Each component metric captures a unique part of a nation’s global shipping status. The 5 components are:

  • Number of Ships - This is the total number of ships that provide services to and from a country’s ports.

  • Cargo Carrying Capacity (total TEUs) - This is the total container carrying capacity (measured in twenty-foot-equivalent units) of the ships that pass through a nation’s ports. The intent here is to measure the actual container capacity that a country can process.

  • Maximum Vessel Size (TEU capacity) - The size of the largest vessel in a nation’s fleet that provides services to and from a country’s port. This is an interesting component in that it intends to measure the infrastructure in a country’s ports, and not anything specific about the vessels in a country’s fleet. To accomodate large vessels, a country’s ports need to be deeply dredged and have a large and efficient crane system to offload containers. (By the way, the largest vessels in the world fleet can carry around 20,000 containers…which would require 20,000 truck drivers to transport the same load. Container shipping is efficient and green–huzzah!).

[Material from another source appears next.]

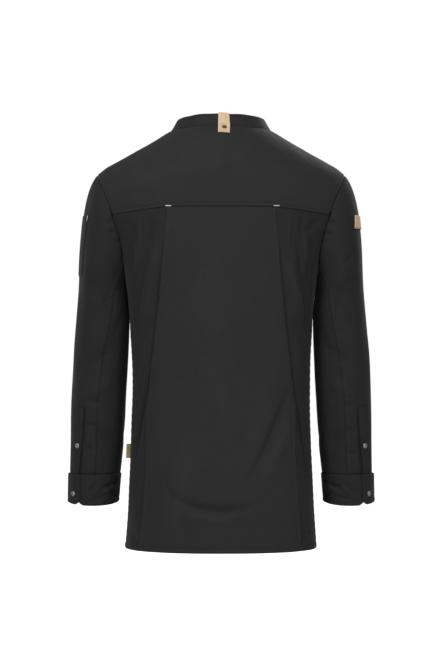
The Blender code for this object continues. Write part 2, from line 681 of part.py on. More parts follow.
COLUMN_TURNS, COLUMN_POINTS = sleeve_columns()
BACK_SEAM_COLUMN = len(RUN_TOP_BACK) + len(RUN_BACK) - 2
FRONT_SEAM_COLUMN = BACK_SEAM_COLUMN + len(RUN_UNDER_BACK) + len(RUN_UNDER_FRONT) - 2
# The two seams of a sleeve on their way down it.
SLEEVE_SEAMS = table(
    "down back_turn front_turn",
    (0.00, COLUMN_TURNS[BACK_SEAM_COLUMN], COLUMN_TURNS[FRONT_SEAM_COLUMN]),
    (0.60, 0.390, 0.610),
    (1.00, 0.342, 0.620),
    (1.10, 0.318, 0.622),
    (1.21, 0.297, 0.626),
    (1.49, 0.262, 0.636),
    (2.00, 0.258, 0.650),
)


def sleeve_panel(name, first, last, side, material):
    """Part of a sleeve between two of its columns; columns past the last of the ring start again."""
    ring = len(COLUMN_TURNS) - 1
    columns = np.arange(first, last + 1)
    start_turns = COLUMN_TURNS[columns % ring] + columns // ring
    downs = np.concatenate([np.linspace(0, 1, CAP_ROWS + 1), np.linspace(1, 2, TUBE_ROWS + 1)[1:]])
    ends = {BACK_SEAM_COLUMN: "back_turn", FRONT_SEAM_COLUMN: "front_turn"}
    seam_first = read(SLEEVE_SEAMS, "down", ends[first % ring], downs) + first // ring
    seam_last = read(SLEEVE_SEAMS, "down", ends[last % ring], downs) + last // ring
    share = (start_turns - start_turns[0]) / (start_turns[-1] - start_turns[0])
    turns = seam_first[:, None] + (seam_last - seam_first)[:, None] * share[None]
    downs = np.broadcast_to(downs[:, None], turns.shape)
    surface = sleeve(downs, turns)
    surface[0] = COLUMN_POINTS[columns % ring] + np.array(SLEEVE_SHIFT)
    normal = surface_normal(sleeve, downs, turns, 4e-3)
    mirror = np.array([side, 1, 1])
    inset = SEAM_GAP / 2
    outer = drawn_in(surface, inset) * mirror
    inner = drawn_in(surface - CLOTH * normal, inset) * mirror
    return add_cloth(name, outer, inner, material)


def make_sleeves(material):
    """Each sleeve in two pieces: the top sleeve over the outside, and the narrow under sleeve."""
    ring = len(COLUMN_TURNS) - 1
    for word, side in (("left", 1), ("right", -1)):
        sleeve_panel(f"sleeve_top_{word}", FRONT_SEAM_COLUMN, BACK_SEAM_COLUMN + ring, side, material)
        sleeve_panel(f"sleeve_under_{word}", BACK_SEAM_COLUMN, FRONT_SEAM_COLUMN, side, material)


# ---- cuffs and what lies on the sleeves ------------------------------------------------------------------
def make_cuffs(material):
    """Each cuff is a band wound a little over once round, its flap lying on its start."""
    end = CUFF_STEPS + CUFF_LAP
    steps = np.arange(CUFF_START, end + 1)
    top_z = CUFF_TOP_Z - SEAM_GAP
    steps, z = np.meshgrid(steps, np.linspace(top_z, CUFF_BOTTOM_Z, 5))
    turns = steps / CUFF_STEPS
    ramp = np.clip((turns - CUFF_RAMP[0]) / CUFF_RAMP[1], 0, 1)
    lift = CUFF_PROUD + ramp**2 * (3 - 2 * ramp) * (BAND_CLOTH + SEAM_GAP)
    corners = np.clip(CUFF_LAP - steps, 0, None) + np.clip(steps - end + 1, 0, None)
    hang = CUFF_CORNER * corners - CUFF_TILT * np.sin(2 * math.pi * turns)
    z = z + hang * (top_z - z) / (top_z - CUFF_BOTTOM_Z)
    for word, side in (("left", 1), ("right", -1)):
        mirror = np.array([side, 1, 1])
        outer = tube(turns, z, lift) * mirror
        inner = tube(turns, z, lift - BAND_CLOTH) * mirror
        add_cloth(f"cuff_{word}", outer, inner, material)


def down_at(turn, z):
    """How far down a sleeve a height lies, for one turn."""
    downs = np.linspace(0, 2, 401)
    return np.interp(-z, -sleeve_form(downs, turn)[:, 2], downs)


def sleeve_overlay(name, side, turn_edges, z_edges, rows, columns, wall, material):
    """Piece that lies on a sleeve between two turns and two heights; an edge may slant, top and bottom."""
    first, last = (np.broadcast_to(edge, 2) for edge in turn_edges)
    share = np.linspace(0, 1, rows + 1)
    firsts = np.interp(share, (0, 1), first)
    lasts = np.interp(share, (0, 1), last)
    turns = firsts[:, None] + (lasts - firsts)[:, None] * np.linspace(0, 1, columns + 1)
    z = np.interp(share, (0, 1), z_edges)
    downs = np.array([[down_at(turn, height) for turn in row] for row, height in zip(turns, z)])
    surface = sleeve(downs, turns)
    normal = surface_normal(sleeve, downs, turns, 4e-3)
    mirror = np.array([side, 1, 1])
    outer = (surface + (LYING_GAP + wall) * normal) * mirror
    inner = (surface + LYING_GAP * normal) * mirror
    return add_cloth(name, outer, inner, material)


def make_sleeve_trim(cloth, leather):
    """Pen pocket, sleeve plackets and the plain leather patch."""
    sleeve_overlay("pen_pocket", 1, (-0.085, 0.100), (-0.158, -0.272), 8, 8, CLOTH, cloth)
    sleeve_overlay("sleeve_patch", -1, (-0.045, (0.082, 0.104)), (-0.158, -0.183), 3, 6, PATCH_WALL, leather)
    for word, side in (("left", 1), ("right", -1)):
        heights = (STRIP_TOP_Z, CUFF_TOP_Z + 2 * SEAM_GAP)
        sleeve_overlay(f"sleeve_placket_{word}", side, STRIP_TURNS, heights, 11, 5, STRIP_WALL, cloth)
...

  • Liner Companies - This captures how many liner companies deploy container services to and from a nation’s ports in a particular year. Liner shipping is a specific type of shipping that is essential to the transhipment of containers. Liner shipping differs from “tramp trade” shipping in that liner ships have a fixed schedule of port calls, while “tramp freighters” do not have a fixed shipping schedule. To calculate this, rearchers look at the schedule of container ship port calls in all of the ports in a particular nation.

  • Liner Services - This refers to how many container services a country’s port system offers. We can think of a particular container service like an individual bus route in a city’s transit system. A bus route transports passengers to certain stops along a specific route, and in a similar fashion a shipping route transorts goods to certain ports on a particular route.

Clusters

One can perform a myriad of different analyses to this dataset, but my first inclination was to cluster particular nations using all of the 5 components of the LSCI. I grouped countries into 5 different clusters using kmeans clustering, and reviewed the similarities and differences of the countries within each group. Below I plot the average LSCI for each cluster.

You can see that kmeans did a fairly good job of grouping countries into similar groups. The LSCI sharply decreases from cluster to cluster, meaning that countries in group 5 are the least connected countries, while those in clusters 1 and 2 are the most connected countries. Below I plot how many countries are in each cluster, as well as how the average LSCI differs in each.

It looks like there is only a single country in cluster 1, while there are 118 countries in cluster 5. The takeaway here is that well-connected countries are the exception in our global economy, and that these countries are the key drivers of the global shipping economy. Any idea what the outlier country is in cluster 1?

The answer, of course, is China. Since the nation surpassed Germany as the biggest exporter in 2009 and the United States as the largest trading nation in 2013, China dominates the global shipping economy, and this dominance shows up in the data. In the 2016 LSCI dataset, China leads the rest of the world in all 5 component metrics. It boasted 1578 ships, a total TEU capacity of 10,204,414, a maximum ship size with a 19224 TEU capacity, 68 liner shipping companies, and 1032 liner shipping services. The data and the plot above corroborate this fact about the global shipping world: China is in a league of its own.

Since UNCTAD calculates LSCI each year, it is interesting to look at how the index changes over the years. Below I plot the index of the most connected countries (i.e. those in clusters 1 and 2) over each of the years that my dataset contains.

We see steady growth in China’s overall connectivity, though the growth slows in years 2015 and 2016. In contrast, we see sharp growth in Singapore between 2013 and 2016, but a sharp decline in connectivity in Malaysia in the two most recent years of data.

For those countries for which I have data in 2011 and 2016, I decided to calculate the 5-year difference in LSCI. I took the top 5 countries with the largest positive change in LSCI, as well as the top 5 countries with the largest negative change in LSCI.

  Sweden has the honor of having the largest 5-year change in LSCI, while Denmark is a close second. It is encouraging also to see countries with economies on the rise–such as Poland, Colombia, and Sri Lanka–make it into the list of countries with the largest 5-year change. Speaking to Poland in particular, it is exciting that the country in recent years is embracing what maritime power it holds on the Baltic, and making due on its promises to become a global economic power.
 
 

On the other hand, we can also witness in the data the negative economic effect of conflict on nations such as Venezuela and Yemen, and how this conflict impacts shipping infrastructure. However, global shipping connectivity is as much an economic measure of ties to the world economy as it is a barometer for a country’s commitment to the idea that underpins it: free trade. Taking Iran and Algeria as examples, we can catch glimpses in the data of those countries’ policy choices towards economic isolation.

Outlook

As the world economy turns toward greater globalization and we look for more cost-effective means of transporting goods across the world, we can view container shipping networks as the global economy’s nervous system. A country’s commitment to global trade–including investment in its fleet, its port infrastructure, and its policies towards open ports–determines whether or not the nation is linked to this essential global network.